As a company starts to put monitoring in place, it is very helpful to remember The Eight Fallacies of Distributed Computing by Peter Deutsch, James Gosling and others at Sun Microsystems.
  1. The network is reliable.
  2. Latency is zero.
  3. Bandwidth is infinite.
  4. The network is secure.
  5. Topology doesn't change.
  6. There is one administrator.
  7. Transport cost is zero.
  8. The network is homogeneous.
The main point of the above list is to never assume the condition of your network when developing software or monitoring systems – you must know.
Whether you are monitoring your shop floor or computer network, there is no “insert here” canned magic solution in terms of what is important to monitor and what should I do when these events occur. What is most important is putting together a team that is led by a champion to evaluate the data, take action, monitor your actions, and continue to adjust. This team should be made up of a variety of disciplines and must meet on a regular basis.
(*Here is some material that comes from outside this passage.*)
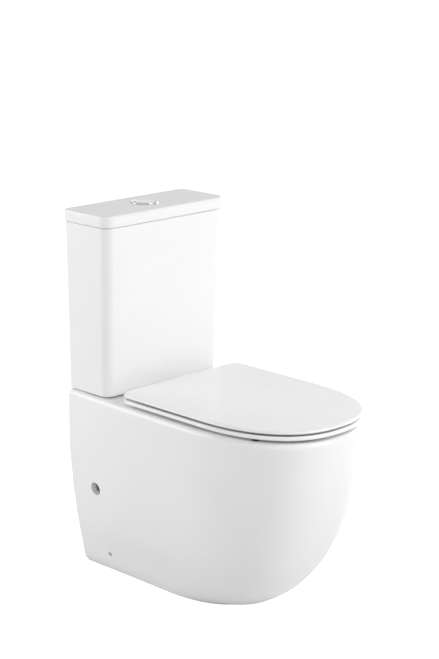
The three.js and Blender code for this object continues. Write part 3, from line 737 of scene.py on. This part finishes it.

As you introduce monitoring into your shop floor and your network, remember Turner’s Five Laws of Manufacturing and the Eight Fallacies of Distributed Computing. Finally, your goal in monitoring is the ability to answer these five simple monitoring questions:
  1. Who will be our monitoring champion?
  2. Who will be on our monitoring team?
  3. What should we monitor?
  4. What will we do when these events occur?
  5. Who monitors the monitor?
Whatever monitoring software you decide to go with, make sure you can try before you buy. This is critical. Bottom line is that you can’t manage what you can’t monitor and make sure you know what and who is watching the watchmen - quis custodiet ipsos custodies.